Devin Connolly loves to walk and roll, or what she and her friends call ''heeling." Like a plane dropping down its landing gear, her size-9 sneakers pop out stealth wheels whenever she wants to glide at home, whiz on her Dorchester block, or slide on the smooth floors at the South Shore Plaza.

''We get to ride them and turn them into sneakers," Devin, 9, says of her black, white, and pink sneaker-skate hybrid. ''It saves me from being chased by my brothers. They totally look like real sneakers."

But Sharon Connolly is nervous about her daughter's favorite footwear. ''I am always afraid she is going to fall. I have my hesitations," says Connolly, a nursing supervisor who takes Devin to Pope John Paul II Park to skate with friends. She tries to get Devin to wear a helmet, but ''that is not going to happen with her. She is not allowed to skate on the street."

It's hard to miss kids seemingly floating on air as they speed by pedestrians, classmates, and traffic on their wheel-in-the-heel shoes known by the brand name Heelys. But while the sneakers are growing in popularity -- 2.5 million have been sold in the United States since they were introduced in 2000 -- so are concerns about their safety. Fearing head injuries or sprained ankles, some Boston-area schools and districts nationwide have banned the shoes because they don't want students darting like speedskaters in the hallways. This week a 12-year-old boy in skate shoes was fatally struck by a car in East Bridgewater as he crossed the street from the family mailbox.

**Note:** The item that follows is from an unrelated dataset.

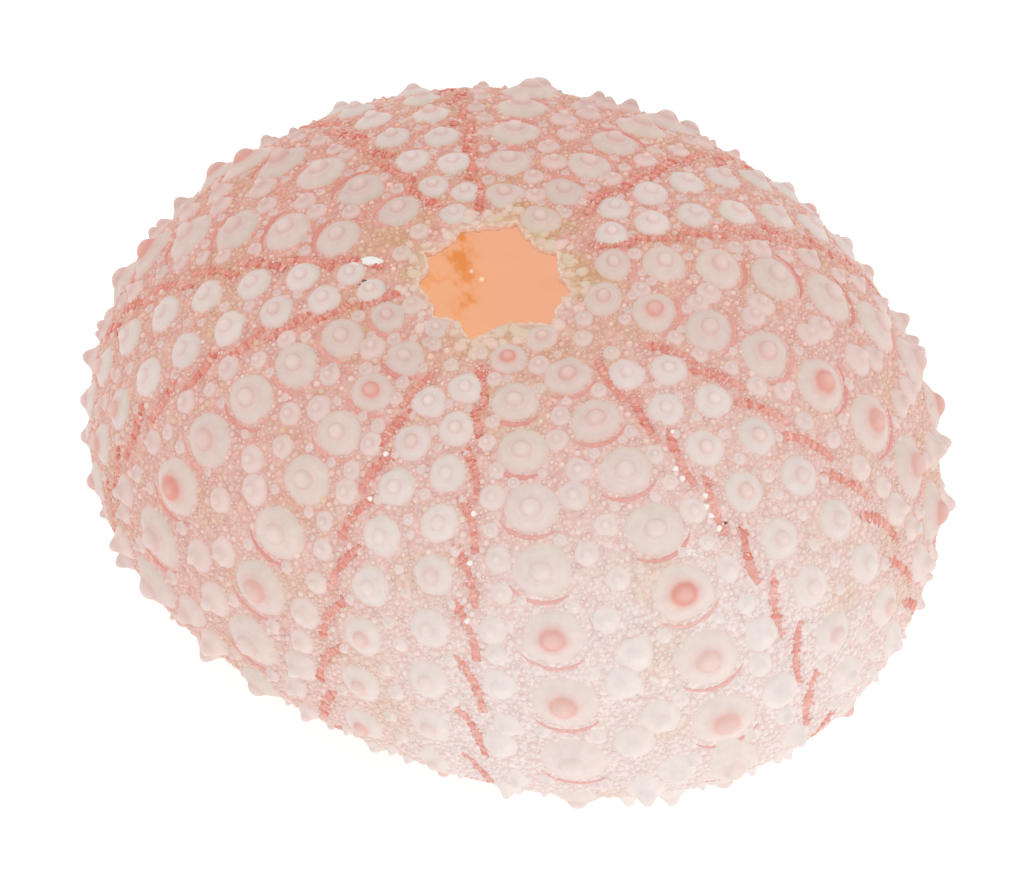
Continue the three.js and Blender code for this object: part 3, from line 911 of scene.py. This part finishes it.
def build_streak():
    """The streak, patch and specks on the inside wall, on a thin film that lies on it."""
    west, east, top, bottom = STREAK_FIELD
    colatitude, azimuth = np.meshgrid(
        np.linspace(top, bottom, STREAK_CELLS), np.linspace(west, east, STREAK_CELLS), indexing="ij")
    points = raised(azimuth, colatitude, np.full(azimuth.shape, -WALL - STREAK_FILM))
    knots = np.linspace(0, 1, len(STREAK))
    line = np.array([np.interp(np.linspace(0, 1, STREAK_STEPS), knots, field) for field in STREAK.T])
    line_places = raised(line[0], line[1], np.full(STREAK_STEPS, -WALL))
    ragged = 0.2 * drift(points, 0.26) + 0.1 * drift(points, 0.11, 1)
    reach = gap_to(points, line_places, line[2])
    patch_place = raised(PATCH[:1], PATCH[1:2], np.array([-WALL]))
    near_patch = gap_to(points, patch_place, PATCH[2])
    colours = inside_colours(points)
    for gap, (share, start, over) in ((reach, STREAK_HALO), (reach, STREAK_CORE), (near_patch, PATCH_BROWN)):
        colours = tint(colours, STREAK_BROWN, share * np.clip(start - (gap + ragged) / over, 0, 1))
    speck_places = raised(INNER_SPECKS[:, 0], INNER_SPECKS[:, 1], np.full(2, -WALL))
    near_speck = gap_to(points, speck_places, INNER_SPECKS[:, 2])
    colours = tint(colours, CHALK, np.clip(0.5 - near_speck / 0.06, 0, 1))
    row, column = np.meshgrid(np.arange(STREAK_CELLS - 1), np.arange(STREAK_CELLS - 1), indexing="ij")
    a = row * STREAK_CELLS + column
    faces = np.stack([a, a + 1, a + STREAK_CELLS + 1, a + STREAK_CELLS], -1).reshape(-1, 4)
    make_piece("inner_streak", points, faces, colours, [INSIDE_LOOK])


def redness_of(places):
    """How red each large tubercle's top is: as noted, or else by chance, and more often low down."""
    low = (LARGE_COLATITUDE > RED_LOW_FROM) & (rng.uniform(0, 1, len(places)) < RED_LOW_PART)
    strong = rng.uniform(*RED_LOW_RANGE, len(places))
    faint = np.clip(rng.normal(0, 0.1, len(places)), 0, 0.3)
    red = np.where(low, strong, faint)
    noted = shell_point(REDDISH[:, 0], REDDISH[:, 1])
    nearest = np.linalg.norm(places[:, None] - noted, axis=-1).argmin(0)
    red[nearest] = REDDISH[:, 2]
    return red


def build_primaries():
    red = redness_of(LARGE_PLACES)
    for name, chosen, look, stretch in (
        ("primary_broad", LARGE_IS_BROAD, BROAD_KNOB, BROAD_STRETCH),
        ("primary_narrow", ~LARGE_IS_BROAD, NARROW_KNOB, 1),
    ):
        count = chosen.sum()
        radius = LARGE_RADIUS[chosen]
        points, faces = lumps(
            LARGE_AZIMUTH[chosen], LARGE_COLATITUDE[chosen], radius * stretch, radius / stretch, radius,
            np.zeros(count), PRIMARY_PROFILE, PRIMARY_SEGMENTS, wobble=0.028)
        rings = knob_colours(PRIMARY_PROFILE, look)
        colours = ring_colours(count, rings, PRIMARY_SEGMENTS) * rng.normal(1, 0.008, (count, 1, 1))
        reds = ring_colours(1, RED_RINGS[:, None], PRIMARY_SEGMENTS)[..., 0]
        # Painted shade: the north side of each large tubercle's outer rings is tinted sage, as shade falls
        # there.
        shade_share = ring_colours(1, SHADE_RINGS[:, None], PRIMARY_SEGMENTS)[..., 0]
        facing_up = np.clip(np.sin(2 * np.pi * np.arange(PRIMARY_SEGMENTS) / PRIMARY_SEGMENTS), 0, 1)
        shade_share[:, :-1] *= np.tile(facing_up, len(PRIMARY_PROFILE) - 1)
        colours = tint(colours, SAGE_SHADE, shade_share * rng.uniform(0.2, 1, (count, 1)))
        colours = glared_and_stained(colours, points, "large", PALE_TUBERCLE)
        make_piece(name, points, faces, tint(colours, RED_TOP, red[chosen][:, None] * reds), [TUBERCLE_LOOK])


def build_secondaries():
    count = len(SMALL_AZIMUTH)
    tall = SMALL_RADIUS * (1 + LOW_RISE * lowness(SMALL_COLATITUDE))
    points, faces = lumps(
        SMALL_AZIMUTH, SMALL_COLATITUDE, SMALL_RADIUS, SMALL_RADIUS, tall, np.zeros(count),
        SECONDARY_PROFILE, SECONDARY_SEGMENTS, wobble=0.03)
    rings = knob_colours(SECONDARY_PROFILE, SMALL_KNOB)
    colours = ring_colours(count, rings, SECONDARY_SEGMENTS) * rng.normal(1, 0.01, (count, 1, 1))
    by_hole = colours[:len(RIM_KNOBS)]
    colours[:len(RIM_KNOBS)] = tint(by_hole, CREAM, 0.4 + 0 * by_hole[..., 0])
    colours = glared_and_stained(colours, points, "small", PALE_TUBERCLE)
    make_piece("secondary_tubercles", points, faces, colours, [TUBERCLE_LOOK])


def build_crescents():
    count = len(CRESCENT_AZIMUTH)
    taper = np.sin(np.linspace(0.15, np.pi - 0.15, CRESCENT_STATIONS)) ** 0.8
    width = CRESCENT_HALF_WIDTH * taper * rng.uniform(0.75, 1.25, CRESCENT_AZIMUTH.shape)
    points, faces = ribbons(CRESCENT_AZIMUTH, CRESCENT_COLATITUDE, width)
    # Painted shadow: the coral crescents lie on the lower side of each bare ring, where shade falls.
    colours = tint(
        plain(CRESCENT_SHADOW, *points.shape[:-1]), CORAL_LIGHT,
        rng.uniform(0, 0.7, (count, 1, 1)) + 0 * points[..., 0])
    make_piece("crescents", points, faces, glared_and_stained(colours, points, "crescent"), [CORAL_LOOK])


def build_pore_bands():
    width = PORE_HALF_WIDTH * (ARC_HEIGHT / PORE_PLATE) * rng.uniform(0.35, 1.25, ARC_AZIMUTH.shape)
    points, faces = ribbons(ARC_AZIMUTH, ARC_COLATITUDE, width)
    colours = tint(
        plain(CORAL, *points.shape[:-1]), CORAL_LIGHT,
        rng.uniform(0, 0.8, ARC_AZIMUTH.shape)[..., None] + 0 * points[..., 0])
    make_piece("pore_bands", points, faces, glared_and_stained(colours, points, "band"), [CORAL_LOOK])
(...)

Though police have not blamed the accident on the shoes, some parents are debating their safety.

''I know there was a horrible accident the other day, and my heart goes out to the mom," says Peggy McLaughlin of Dorchester, who bought a pair of Heelys for her 10-year-old daughter Darby last Christmas. She's allowed to go heeling only in parks, at home, or around Castle Island -- and not in parking lots.

A progression of the roller skate and rollerblades, Heelys have become the latest fad in footwear among elementary and middle school kids. Skating enthusiast Roger Adams invented them, inspired by his own desire for a shoe that would let him switch from walking to skating without having to change sneakers. The shoes, which come in children and adult sizes, cost between $60 and $100.

''You can disguise that you're not wearing them," says Darby McLaughlin, who likes to pull out her shoes' wheels to glide on her sidewalk or along the aisles at the Stop & Shop on Morrissey Boulevard.

But school is one place she and her classmates can't heel. Mary Russo, principal of the Richard J. Murphy Elementary School in Dorchester, requires students to remove the wheel from their sneakers before arriving on campus.

The Boston Public School system has no districtwide policy on skate shoes; spokesman Jonathan Palumbo says that decision is left to each school's principal. Other school districts such as Waltham and Cambridge don't have written policies on the sneakers, but principals have asked students to remove the wheels from their sneakers before coming to school.

Thuy Nguyen, 9, would like to wear hers to the Murphy school, but can't because of the ban. After seeing some of her Neponset neighbors whip and weave in the shoes, she wanted her own. Her parents gave her a pair as a gift for Vietnamese New Year. ''You can ride them in your home and anywhere, like in the malls," she says.

Heelys officials stress that children and young people should exercise caution when heeling around town. The company website,, features a video on how to heel and strongly recommends users always wear protective gear, including a helmet and arm, knee, and wrist pads.

Charlie Beery, senior vice president of global sales for Texas-based Heelys, said he understands why schools wouldn't want the shoes worn on campus, and said the company has received a lot of attention about the product's safety concerns, especially since the East Bridgewater fatality.

''Our hearts go out to the family," he says. ''It certainly has brought more attention to the brand and the importance of kids paying attention on how to heel. If there are policies in place, be it in malls or in public, we want kids to adhere to the rules."